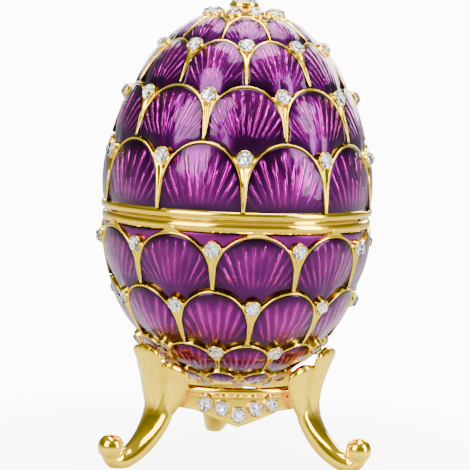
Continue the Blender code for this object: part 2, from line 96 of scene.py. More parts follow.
# How finely the castings are cut up
HALF_COLUMNS = 16
ENAMEL_RINGS = 9
BEAD_RINGS = 6
FILL_RINGS = 3
RIM_RINGS = 8
BOWL_RINGS = 14

# Stand: three legs with engraved veins on their leaves, and five crystals on each pendant
LEGS = 3
PLATE_HALF_ARC = 31.0
PLATE_JEWELS = 5
PLATE_JEWEL_PITCH = 11.5
PLATE_JEWEL_BEND = 0.6
SIDE_LOBE_ARC = 18.0
VEINS = (-20.0, -6.5, 0.0, 6.5, 20.0)
VEIN_START, VEIN_HALF_ARC = 0.25, 0.9
LEG_STATIONS, LEG_SIDES = 80, 48
LOBE_STATIONS, LOBE_SIDES = 40, 32

# Small sizes of the castings' edges
MERGE = 0.002 * MM
HEM = 0.05 * MM
CORNER = 0.1 * MM
SOFT_CORNER = 0.15 * MM
LID_EDGE = 0.2 * MM
BEAD_INSET = 0.3 * MM
CRADLE_GAP = 0.3 * MM

# Cut of a crystal, above and below its girdle: shares of its width and height, sides and turn
CROWN_CUT = ((1.0, 0.0, 16, 0.0), (1.0, 0.12, 16, 0.0), (0.82, 0.58, 8, 0.0), (0.56, 1.0, 8, 22.5))
PAVILION_CUT = ((0.96, -0.04, 8, 0.0), (0.62, -0.5, 8, 22.5), (0.0, -1.0, 1, 0.0))

# How far crystals and their cups reach down where they are shallower than the egg's
LOWEST_DEPTH, LOWEST_CUP = 0.3 * MM, 0.4 * MM
FINIAL_CUP, STAND_CUP = 0.3 * MM, 0.5 * MM

# The share of a set crystal's reach from the egg that the stand's leaves keep clear of
JEWEL_LEAN = 0.75

SMOOTH = {"interpolation_type": "SMOOTHSTEP"}
TIMES = {"operation": "MULTIPLY"}
FINISHED = {}


def length(name, description, default_mm):
    return FloatProperty(
        name=name, description=description, default=default_mm * MM, min=0.0,
        subtype="DISTANCE", unit="LENGTH", precision=5,
    )


def linear(code):
    """A hex sRGB colour as the linear red, green and blue that shaders take."""
    parts = [int(code[i : i + 2], 16) / 255 for i in (1, 3, 5)]
    return [c / 12.92 if c <= 0.04045 else ((c + 0.055) / 1.055) ** 2.4 for c in parts]


def colour(name, description, code):
    return FloatVectorProperty(
        name=name, description=description, default=linear(code), min=0.0, max=1.0,
        subtype="COLOR", size=3,
    )


class EggSizes(PropertyGroup):
    radius: length("Radius", "Radius of the base's egg form at the seam", 20.0)
    overhang: length("Lid overhang", "How far the lid reaches past the base", 0.2)
    lid_rise: length("Lid rise", "Height of the lid's egg form over the seam", 30.6)
    base_depth: length("Base depth", "Depth of the base's egg form under the seam", 26.0)
    wall: length("Wall", "Thickness of the lid's wall at the top", 1.8)
    floor: length("Floor", "Thickness of the base's floor", 1.2)
    rim_wall: length("Rim wall", "Thickness of the lid's wall at the seam", 1.3)
    rim_bulge: length("Rim bulge", "How far the rim mouldings stand out", 0.35)
    lid_rim: length("Lid rim height", "Height of the lid's rim moulding", 1.3)
    base_rim: length("Base rim height", "Height of the base's rim moulding", 1.5)
    lip_height: length("Lip height", "How far the lip stands over the seam", 1.4)
    lip_wall: length("Lip wall", "Thickness of the lip that keeps the lid in place", 0.8)
    lip_clearance: length("Lip clearance", "Gap between the lip and the lid", 0.3)
    scale_rise: length("Scale rise", "How far a scale's tip stands over the next row", 0.5)
    scale_crown: length("Scale crown", "How far the middle of a scale swells", 0.35)
    line_width: length("Line width", "Width of the gold line round a scale", 0.32)
    line_rise: length("Line rise", "How far a gold line stands over the enamel", 0.1)
    wedge_sink: length("Wedge sink", "How far the gold between two scales lies lower", 0.25)
    enamel_depth: length("Enamel depth", "Thickness of the enamel", 0.2)
    seat_lap: length("Seat lap", "How far the gold reaches past a crystal's middle", 0.75)


class CrystalSizes(PropertyGroup):
    width: length("Width", "Diameter of a set crystal", 2.2)
    height: length("Height", "Height of a set crystal over its cup", 0.8)
    finial_width: length("Finial width", "Diameter of the crystal on top", 4.3)
    finial_height: length("Finial height", "Height of the crystal on top", 1.2)
    gap: length("Gap", "Gap between a crystal and the gold below it", 0.3)
    border: length("Border", "How far a cup reaches past its crystal", 0.14)
    depth: length("Depth", "Depth of an egg crystal below its girdle", 0.35)
    deep: length("Stand crystal depth", "Depth of the stand's and the top's crystals", 0.5)
    cup_reach: length("Cup reach", "How far a cup reaches below its crystal's girdle", 0.75)
    cup: length("Finial cup height", "Height of the cup under the crystal on top", 0.7)
    neck: length("Finial neck", "Radius of the neck under the crystal on top", 1.6)
    crown_radius: length("Crown radius", "Radius of the gold cap at the lid's top", 3.4)
    crown_rise: length("Crown rise", "How far the crown's gold stands out", 0.3)
    lowest_width: length("Lowest width", "Diameter of the base's lowest crystals", 2.09)
    lowest_height: length("Lowest height", "Height of the base's lowest crystals", 0.75)
    lowest_lift: length("Lowest lift", "How far the base's lowest crystals stand out", 0.5)


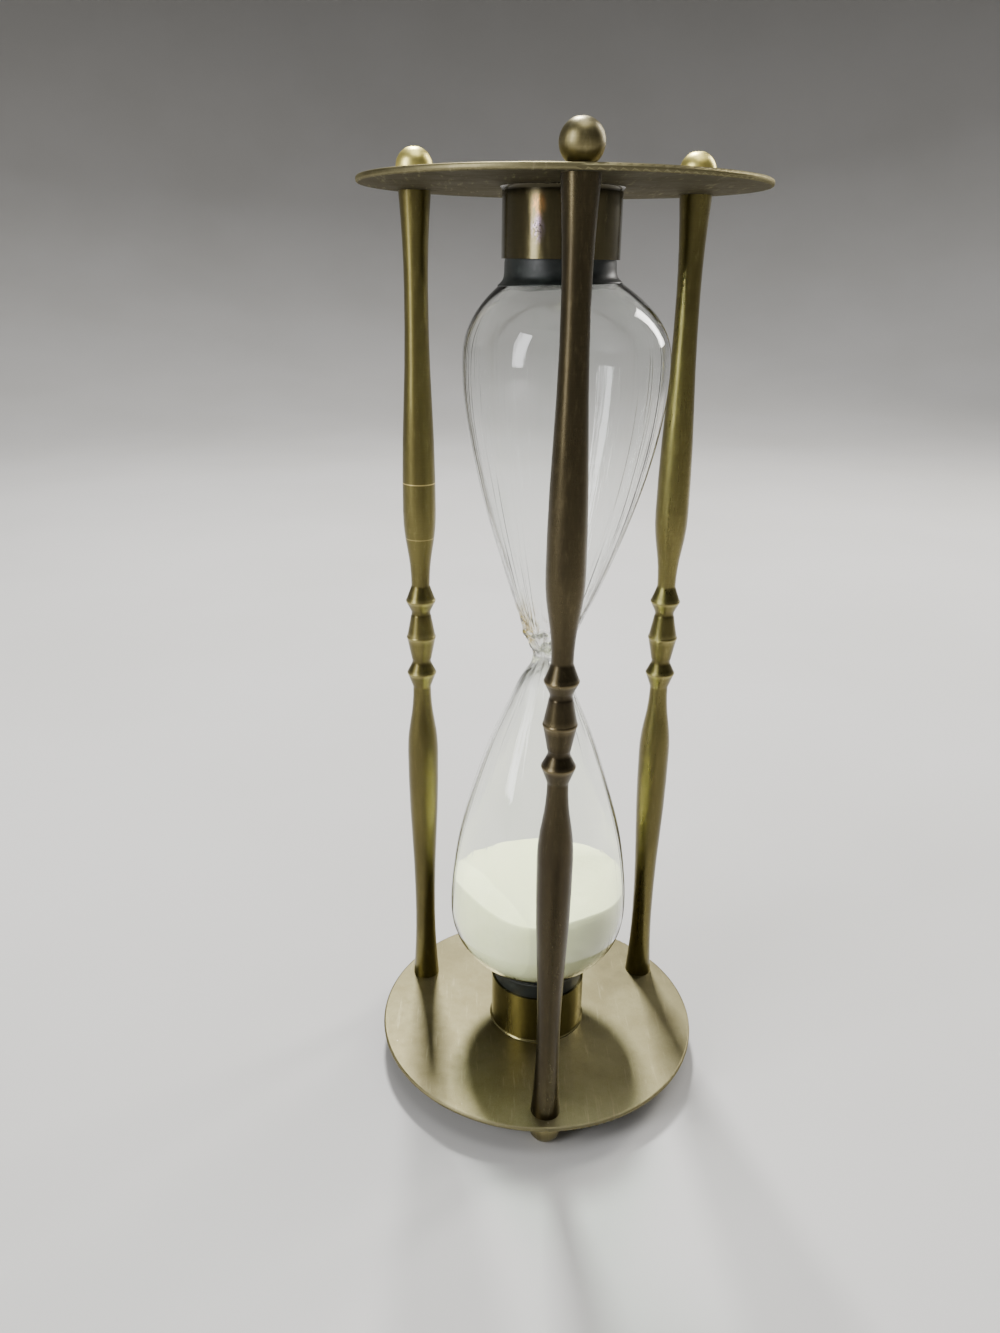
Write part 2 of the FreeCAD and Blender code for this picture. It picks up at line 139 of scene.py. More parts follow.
• • • • •
▶ [The task] Reply with the number of lines in the material above that contain "code", and nothing more.

▶ [Worked solution] 6